WORK TO COMPLETE - From the listing below, pull each line that includes "empty".

INPUT FOR THIS TASK -
#####

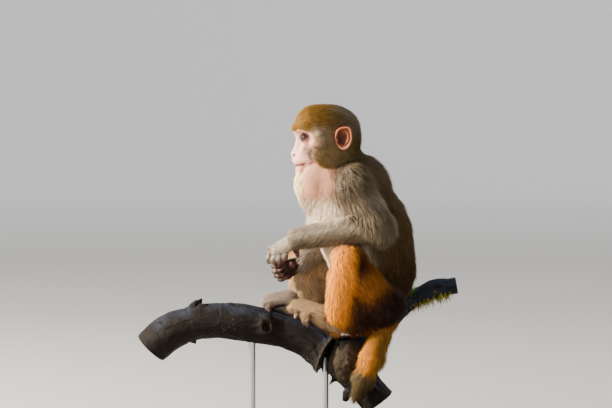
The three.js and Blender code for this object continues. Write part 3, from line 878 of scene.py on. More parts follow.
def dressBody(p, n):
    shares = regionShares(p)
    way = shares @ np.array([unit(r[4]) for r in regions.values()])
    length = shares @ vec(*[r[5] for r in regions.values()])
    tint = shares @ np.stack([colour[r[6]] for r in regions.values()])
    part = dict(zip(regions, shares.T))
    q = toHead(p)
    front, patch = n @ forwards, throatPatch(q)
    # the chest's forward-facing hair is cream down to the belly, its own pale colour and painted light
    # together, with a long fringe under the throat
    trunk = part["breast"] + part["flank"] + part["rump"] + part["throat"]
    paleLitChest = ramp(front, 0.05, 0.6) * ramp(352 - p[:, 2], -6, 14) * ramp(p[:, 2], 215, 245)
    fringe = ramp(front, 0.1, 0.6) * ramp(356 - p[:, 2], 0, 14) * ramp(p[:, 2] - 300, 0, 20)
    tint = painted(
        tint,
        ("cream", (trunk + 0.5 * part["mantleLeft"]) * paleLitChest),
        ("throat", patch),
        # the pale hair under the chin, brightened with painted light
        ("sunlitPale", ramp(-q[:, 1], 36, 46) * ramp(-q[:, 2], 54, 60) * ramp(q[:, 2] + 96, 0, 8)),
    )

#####

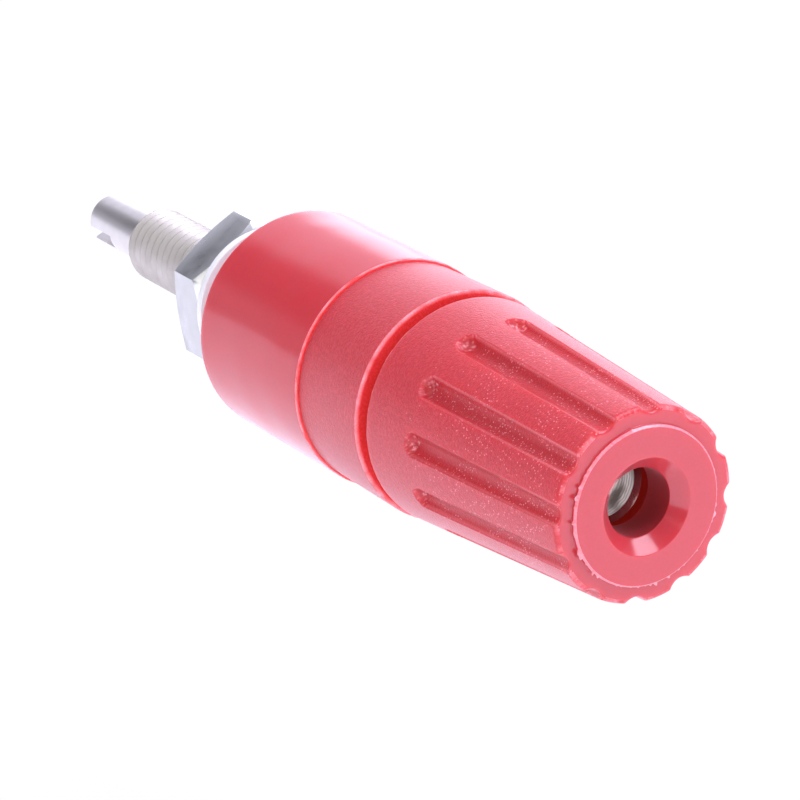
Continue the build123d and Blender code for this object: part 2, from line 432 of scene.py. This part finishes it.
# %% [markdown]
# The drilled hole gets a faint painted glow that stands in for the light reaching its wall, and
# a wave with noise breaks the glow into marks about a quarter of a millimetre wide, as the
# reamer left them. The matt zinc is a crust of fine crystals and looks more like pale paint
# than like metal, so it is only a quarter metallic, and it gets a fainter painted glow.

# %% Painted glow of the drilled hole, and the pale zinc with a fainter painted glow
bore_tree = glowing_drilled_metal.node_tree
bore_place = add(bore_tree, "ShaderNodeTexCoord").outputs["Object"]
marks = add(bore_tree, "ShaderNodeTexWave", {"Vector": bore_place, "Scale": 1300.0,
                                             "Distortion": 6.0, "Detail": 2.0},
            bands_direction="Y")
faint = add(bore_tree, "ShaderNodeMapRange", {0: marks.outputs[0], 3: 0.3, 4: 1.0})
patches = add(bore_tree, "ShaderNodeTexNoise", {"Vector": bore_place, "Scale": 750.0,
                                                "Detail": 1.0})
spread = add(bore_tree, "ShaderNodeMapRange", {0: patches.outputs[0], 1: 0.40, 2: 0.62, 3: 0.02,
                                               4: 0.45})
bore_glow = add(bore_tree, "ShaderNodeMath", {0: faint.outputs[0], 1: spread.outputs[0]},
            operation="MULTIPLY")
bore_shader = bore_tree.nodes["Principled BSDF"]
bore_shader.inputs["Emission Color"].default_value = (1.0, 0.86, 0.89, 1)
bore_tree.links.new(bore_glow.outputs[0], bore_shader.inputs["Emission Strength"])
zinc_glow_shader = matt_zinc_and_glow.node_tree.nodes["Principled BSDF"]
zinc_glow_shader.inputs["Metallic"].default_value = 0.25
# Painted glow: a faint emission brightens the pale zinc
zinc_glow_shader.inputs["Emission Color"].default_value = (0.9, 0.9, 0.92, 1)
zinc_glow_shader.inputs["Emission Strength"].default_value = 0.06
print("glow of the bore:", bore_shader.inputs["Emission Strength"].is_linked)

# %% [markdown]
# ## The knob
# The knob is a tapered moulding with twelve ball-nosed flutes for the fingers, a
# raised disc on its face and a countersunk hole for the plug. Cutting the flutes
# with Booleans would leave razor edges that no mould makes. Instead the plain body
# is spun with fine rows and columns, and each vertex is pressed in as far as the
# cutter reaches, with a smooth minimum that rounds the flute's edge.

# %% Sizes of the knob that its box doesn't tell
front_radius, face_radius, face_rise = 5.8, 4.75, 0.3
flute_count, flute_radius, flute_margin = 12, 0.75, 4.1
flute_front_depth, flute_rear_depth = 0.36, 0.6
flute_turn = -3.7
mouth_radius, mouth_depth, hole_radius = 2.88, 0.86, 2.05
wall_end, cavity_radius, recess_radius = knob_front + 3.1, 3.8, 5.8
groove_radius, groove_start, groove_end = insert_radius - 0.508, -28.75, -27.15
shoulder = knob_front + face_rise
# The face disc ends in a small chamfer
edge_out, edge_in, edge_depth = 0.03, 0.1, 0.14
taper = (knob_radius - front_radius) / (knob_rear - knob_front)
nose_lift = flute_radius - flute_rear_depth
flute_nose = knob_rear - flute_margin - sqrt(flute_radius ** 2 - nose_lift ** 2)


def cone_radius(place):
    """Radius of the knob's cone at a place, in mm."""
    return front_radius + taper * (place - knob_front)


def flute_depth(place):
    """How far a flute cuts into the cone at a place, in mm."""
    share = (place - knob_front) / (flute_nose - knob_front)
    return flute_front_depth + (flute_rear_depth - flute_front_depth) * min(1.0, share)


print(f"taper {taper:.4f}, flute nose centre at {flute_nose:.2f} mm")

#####

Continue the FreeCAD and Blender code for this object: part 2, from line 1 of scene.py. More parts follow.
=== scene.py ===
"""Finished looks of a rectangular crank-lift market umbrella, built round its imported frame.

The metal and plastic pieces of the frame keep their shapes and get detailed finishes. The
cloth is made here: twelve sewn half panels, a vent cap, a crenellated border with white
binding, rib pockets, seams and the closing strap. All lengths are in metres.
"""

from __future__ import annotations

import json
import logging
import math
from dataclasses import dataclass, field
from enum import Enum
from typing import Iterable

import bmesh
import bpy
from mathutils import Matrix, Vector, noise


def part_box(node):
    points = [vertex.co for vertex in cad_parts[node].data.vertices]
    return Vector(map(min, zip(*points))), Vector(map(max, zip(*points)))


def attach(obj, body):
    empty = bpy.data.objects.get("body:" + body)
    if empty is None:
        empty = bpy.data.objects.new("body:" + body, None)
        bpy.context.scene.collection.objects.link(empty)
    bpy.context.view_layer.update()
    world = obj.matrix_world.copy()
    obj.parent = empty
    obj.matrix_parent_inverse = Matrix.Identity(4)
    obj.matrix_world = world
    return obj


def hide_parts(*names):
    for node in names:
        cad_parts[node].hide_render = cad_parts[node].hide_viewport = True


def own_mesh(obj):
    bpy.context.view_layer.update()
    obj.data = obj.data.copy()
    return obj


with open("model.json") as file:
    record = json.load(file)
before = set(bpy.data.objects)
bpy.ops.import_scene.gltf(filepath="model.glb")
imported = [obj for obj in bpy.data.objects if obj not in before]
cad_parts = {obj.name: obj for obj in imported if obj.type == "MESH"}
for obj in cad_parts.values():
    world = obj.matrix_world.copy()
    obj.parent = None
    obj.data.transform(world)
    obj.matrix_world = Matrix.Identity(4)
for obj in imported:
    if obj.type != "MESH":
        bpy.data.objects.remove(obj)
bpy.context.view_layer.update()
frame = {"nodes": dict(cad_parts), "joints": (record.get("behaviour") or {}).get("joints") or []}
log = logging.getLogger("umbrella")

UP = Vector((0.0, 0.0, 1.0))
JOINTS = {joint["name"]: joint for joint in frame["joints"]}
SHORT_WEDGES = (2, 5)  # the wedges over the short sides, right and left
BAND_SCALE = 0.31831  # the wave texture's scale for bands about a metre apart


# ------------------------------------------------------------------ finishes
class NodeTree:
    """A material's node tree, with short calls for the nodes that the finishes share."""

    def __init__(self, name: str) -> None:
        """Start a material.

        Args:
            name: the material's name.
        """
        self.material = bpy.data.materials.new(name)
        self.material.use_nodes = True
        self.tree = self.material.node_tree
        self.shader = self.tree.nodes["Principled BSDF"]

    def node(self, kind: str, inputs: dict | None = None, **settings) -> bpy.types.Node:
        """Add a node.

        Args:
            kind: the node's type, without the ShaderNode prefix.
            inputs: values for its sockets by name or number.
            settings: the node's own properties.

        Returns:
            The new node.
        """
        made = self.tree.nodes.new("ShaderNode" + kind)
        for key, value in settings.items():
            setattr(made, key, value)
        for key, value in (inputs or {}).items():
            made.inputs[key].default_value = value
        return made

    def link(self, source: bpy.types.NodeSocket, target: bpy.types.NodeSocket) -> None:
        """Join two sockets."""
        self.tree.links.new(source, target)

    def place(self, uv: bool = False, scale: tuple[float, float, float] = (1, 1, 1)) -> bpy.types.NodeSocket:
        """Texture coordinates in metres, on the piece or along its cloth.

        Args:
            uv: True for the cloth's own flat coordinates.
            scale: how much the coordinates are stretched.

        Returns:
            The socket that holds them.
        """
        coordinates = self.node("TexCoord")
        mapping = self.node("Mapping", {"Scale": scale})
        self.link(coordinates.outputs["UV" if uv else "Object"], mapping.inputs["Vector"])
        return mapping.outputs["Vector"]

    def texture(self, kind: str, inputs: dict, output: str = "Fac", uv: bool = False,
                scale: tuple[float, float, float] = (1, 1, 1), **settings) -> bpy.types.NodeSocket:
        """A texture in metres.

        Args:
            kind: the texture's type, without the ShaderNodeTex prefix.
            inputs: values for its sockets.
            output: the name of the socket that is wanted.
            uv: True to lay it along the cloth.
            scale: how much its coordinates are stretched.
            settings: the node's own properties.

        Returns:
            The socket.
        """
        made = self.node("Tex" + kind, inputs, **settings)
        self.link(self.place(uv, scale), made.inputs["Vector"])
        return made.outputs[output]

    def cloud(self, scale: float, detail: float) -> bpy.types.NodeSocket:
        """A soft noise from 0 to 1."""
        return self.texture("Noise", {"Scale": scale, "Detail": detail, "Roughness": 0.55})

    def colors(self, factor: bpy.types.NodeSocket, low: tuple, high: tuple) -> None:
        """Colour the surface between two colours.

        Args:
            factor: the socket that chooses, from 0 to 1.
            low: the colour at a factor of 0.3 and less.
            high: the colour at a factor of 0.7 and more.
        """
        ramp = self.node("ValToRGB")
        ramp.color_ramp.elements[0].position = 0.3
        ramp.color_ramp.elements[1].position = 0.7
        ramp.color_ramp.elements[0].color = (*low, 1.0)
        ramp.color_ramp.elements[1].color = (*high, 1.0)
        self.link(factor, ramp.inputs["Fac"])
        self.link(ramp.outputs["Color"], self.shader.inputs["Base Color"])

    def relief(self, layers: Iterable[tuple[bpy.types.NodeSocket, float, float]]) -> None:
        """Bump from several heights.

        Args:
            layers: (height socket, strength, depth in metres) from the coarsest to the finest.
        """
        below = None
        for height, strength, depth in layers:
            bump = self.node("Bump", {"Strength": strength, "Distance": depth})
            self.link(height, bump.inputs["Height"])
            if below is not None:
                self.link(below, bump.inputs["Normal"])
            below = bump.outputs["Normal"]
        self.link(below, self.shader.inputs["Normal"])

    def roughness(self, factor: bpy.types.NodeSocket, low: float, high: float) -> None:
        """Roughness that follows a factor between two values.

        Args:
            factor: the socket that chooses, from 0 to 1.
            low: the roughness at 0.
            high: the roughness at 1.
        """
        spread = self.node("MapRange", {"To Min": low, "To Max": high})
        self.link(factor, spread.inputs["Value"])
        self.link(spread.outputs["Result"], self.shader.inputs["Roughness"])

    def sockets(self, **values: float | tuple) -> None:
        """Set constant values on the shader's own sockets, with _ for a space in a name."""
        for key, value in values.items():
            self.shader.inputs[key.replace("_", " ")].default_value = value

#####

TASK ANSWER -
    empty = bpy.data.objects.get("body:" + body)
    if empty is None:
        empty = bpy.data.objects.new("body:" + body, None)
        bpy.context.scene.collection.objects.link(empty)
    obj.parent = empty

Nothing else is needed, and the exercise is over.